### STATED TASK
Answer with nothing except the number of lines that contain the word "node".

— BEGIN RECORDS PROVIDED —

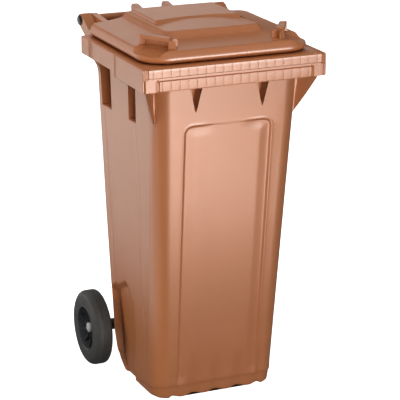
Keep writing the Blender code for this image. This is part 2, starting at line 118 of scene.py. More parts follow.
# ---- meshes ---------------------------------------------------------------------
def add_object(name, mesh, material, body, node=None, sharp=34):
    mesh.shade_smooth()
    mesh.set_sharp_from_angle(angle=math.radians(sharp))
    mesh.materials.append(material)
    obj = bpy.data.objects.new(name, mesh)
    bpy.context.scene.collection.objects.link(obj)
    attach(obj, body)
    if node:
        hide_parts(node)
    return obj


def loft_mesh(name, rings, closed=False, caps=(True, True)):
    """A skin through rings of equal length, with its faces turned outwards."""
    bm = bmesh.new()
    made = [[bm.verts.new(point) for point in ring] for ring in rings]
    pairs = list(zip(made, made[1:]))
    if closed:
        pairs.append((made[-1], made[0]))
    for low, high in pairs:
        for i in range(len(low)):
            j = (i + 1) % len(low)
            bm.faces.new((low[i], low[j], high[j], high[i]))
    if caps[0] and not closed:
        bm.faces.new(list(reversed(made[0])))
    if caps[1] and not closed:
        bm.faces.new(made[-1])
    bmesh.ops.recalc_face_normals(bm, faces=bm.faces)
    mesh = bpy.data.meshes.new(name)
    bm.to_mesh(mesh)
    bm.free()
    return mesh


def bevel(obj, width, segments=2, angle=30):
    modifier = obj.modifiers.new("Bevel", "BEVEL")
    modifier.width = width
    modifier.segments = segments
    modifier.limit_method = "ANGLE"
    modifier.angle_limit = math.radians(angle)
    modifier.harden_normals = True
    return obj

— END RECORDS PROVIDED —
— BEGIN RECORDS PROVIDED —

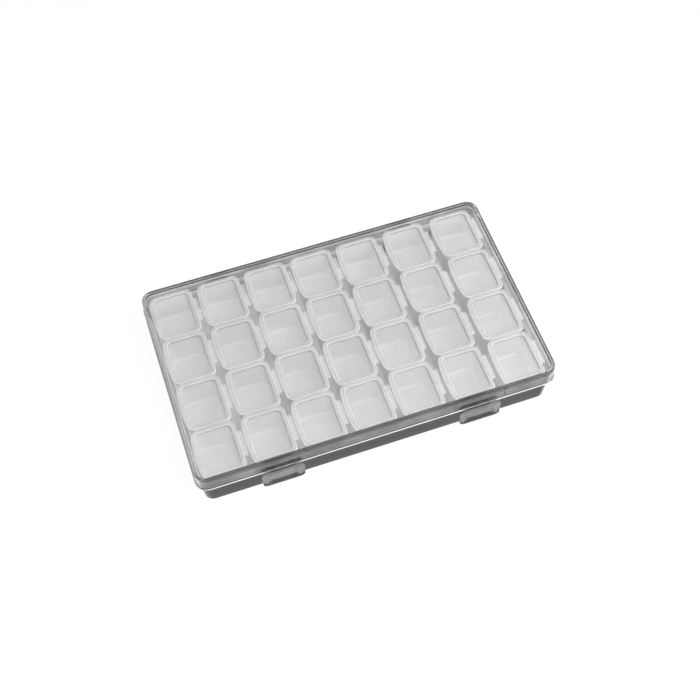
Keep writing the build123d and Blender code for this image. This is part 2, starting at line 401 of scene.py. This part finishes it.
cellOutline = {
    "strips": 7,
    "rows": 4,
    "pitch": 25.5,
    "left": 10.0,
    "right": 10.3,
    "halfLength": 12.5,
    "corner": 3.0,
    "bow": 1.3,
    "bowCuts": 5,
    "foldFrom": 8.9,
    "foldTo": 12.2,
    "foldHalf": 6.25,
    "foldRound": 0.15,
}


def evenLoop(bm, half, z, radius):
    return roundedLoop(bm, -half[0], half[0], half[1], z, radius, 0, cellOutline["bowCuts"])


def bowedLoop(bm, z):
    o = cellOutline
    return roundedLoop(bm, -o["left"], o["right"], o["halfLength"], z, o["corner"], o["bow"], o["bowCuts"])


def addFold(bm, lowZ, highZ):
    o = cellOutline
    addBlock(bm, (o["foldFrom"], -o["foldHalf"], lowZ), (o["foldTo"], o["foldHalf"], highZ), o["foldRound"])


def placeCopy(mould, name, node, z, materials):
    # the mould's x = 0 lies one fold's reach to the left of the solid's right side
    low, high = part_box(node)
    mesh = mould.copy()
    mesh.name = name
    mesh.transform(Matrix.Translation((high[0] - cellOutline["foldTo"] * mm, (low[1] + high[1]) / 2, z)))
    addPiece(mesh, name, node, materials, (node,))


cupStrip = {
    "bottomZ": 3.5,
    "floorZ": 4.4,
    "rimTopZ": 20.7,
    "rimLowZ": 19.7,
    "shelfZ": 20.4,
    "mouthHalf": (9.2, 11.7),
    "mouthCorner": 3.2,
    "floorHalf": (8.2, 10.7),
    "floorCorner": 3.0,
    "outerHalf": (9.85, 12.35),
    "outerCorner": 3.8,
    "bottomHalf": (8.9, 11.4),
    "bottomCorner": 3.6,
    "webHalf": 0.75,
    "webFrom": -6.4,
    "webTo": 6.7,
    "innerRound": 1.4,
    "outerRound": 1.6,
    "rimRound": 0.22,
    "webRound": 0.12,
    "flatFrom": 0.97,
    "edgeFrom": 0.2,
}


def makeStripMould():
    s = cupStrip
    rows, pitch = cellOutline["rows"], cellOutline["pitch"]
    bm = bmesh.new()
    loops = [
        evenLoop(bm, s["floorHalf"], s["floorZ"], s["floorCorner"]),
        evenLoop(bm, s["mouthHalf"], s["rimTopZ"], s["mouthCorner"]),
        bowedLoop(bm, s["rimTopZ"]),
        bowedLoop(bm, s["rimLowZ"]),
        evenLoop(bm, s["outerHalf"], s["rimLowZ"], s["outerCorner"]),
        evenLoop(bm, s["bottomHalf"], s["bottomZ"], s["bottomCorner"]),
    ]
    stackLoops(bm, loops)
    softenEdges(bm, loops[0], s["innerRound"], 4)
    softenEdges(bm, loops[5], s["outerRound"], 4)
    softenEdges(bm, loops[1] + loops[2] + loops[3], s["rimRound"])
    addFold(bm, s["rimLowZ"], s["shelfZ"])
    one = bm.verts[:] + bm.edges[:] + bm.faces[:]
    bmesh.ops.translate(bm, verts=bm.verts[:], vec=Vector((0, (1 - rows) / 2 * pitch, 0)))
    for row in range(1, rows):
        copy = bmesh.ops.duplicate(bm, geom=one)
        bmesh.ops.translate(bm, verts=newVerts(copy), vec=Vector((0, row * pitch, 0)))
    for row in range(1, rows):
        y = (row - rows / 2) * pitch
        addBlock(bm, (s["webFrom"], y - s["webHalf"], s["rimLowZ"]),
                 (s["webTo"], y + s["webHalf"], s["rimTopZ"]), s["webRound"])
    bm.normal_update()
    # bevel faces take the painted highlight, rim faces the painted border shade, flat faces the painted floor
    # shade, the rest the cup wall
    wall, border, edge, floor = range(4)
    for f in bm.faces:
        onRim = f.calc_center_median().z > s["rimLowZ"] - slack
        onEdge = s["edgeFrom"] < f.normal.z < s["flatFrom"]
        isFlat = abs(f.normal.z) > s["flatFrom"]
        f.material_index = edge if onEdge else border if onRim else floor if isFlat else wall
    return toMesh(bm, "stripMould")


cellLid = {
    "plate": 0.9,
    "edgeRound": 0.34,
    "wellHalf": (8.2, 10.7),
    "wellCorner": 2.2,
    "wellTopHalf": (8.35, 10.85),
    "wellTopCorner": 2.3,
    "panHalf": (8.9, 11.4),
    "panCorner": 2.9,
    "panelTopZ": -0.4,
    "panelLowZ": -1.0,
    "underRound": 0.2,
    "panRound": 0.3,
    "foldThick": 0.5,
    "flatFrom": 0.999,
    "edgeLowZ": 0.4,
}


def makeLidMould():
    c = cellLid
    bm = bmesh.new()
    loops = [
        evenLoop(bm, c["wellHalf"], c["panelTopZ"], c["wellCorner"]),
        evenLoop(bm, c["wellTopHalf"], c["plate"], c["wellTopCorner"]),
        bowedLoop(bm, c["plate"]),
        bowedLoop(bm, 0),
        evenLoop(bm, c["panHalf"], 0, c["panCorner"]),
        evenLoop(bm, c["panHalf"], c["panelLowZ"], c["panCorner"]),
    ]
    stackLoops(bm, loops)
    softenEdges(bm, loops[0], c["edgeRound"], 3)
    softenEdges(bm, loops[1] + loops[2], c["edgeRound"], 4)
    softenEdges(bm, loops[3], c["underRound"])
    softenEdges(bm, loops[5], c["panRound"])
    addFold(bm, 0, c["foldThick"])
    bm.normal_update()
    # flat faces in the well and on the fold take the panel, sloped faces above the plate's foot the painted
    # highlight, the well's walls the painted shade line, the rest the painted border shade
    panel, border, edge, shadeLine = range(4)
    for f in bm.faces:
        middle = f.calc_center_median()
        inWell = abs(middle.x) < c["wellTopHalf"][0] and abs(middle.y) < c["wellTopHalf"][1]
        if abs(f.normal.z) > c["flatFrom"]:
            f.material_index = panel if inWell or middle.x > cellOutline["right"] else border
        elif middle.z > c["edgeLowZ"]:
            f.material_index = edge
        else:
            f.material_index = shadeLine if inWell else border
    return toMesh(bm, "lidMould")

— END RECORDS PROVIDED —

### PROBLEM SOLUTION
6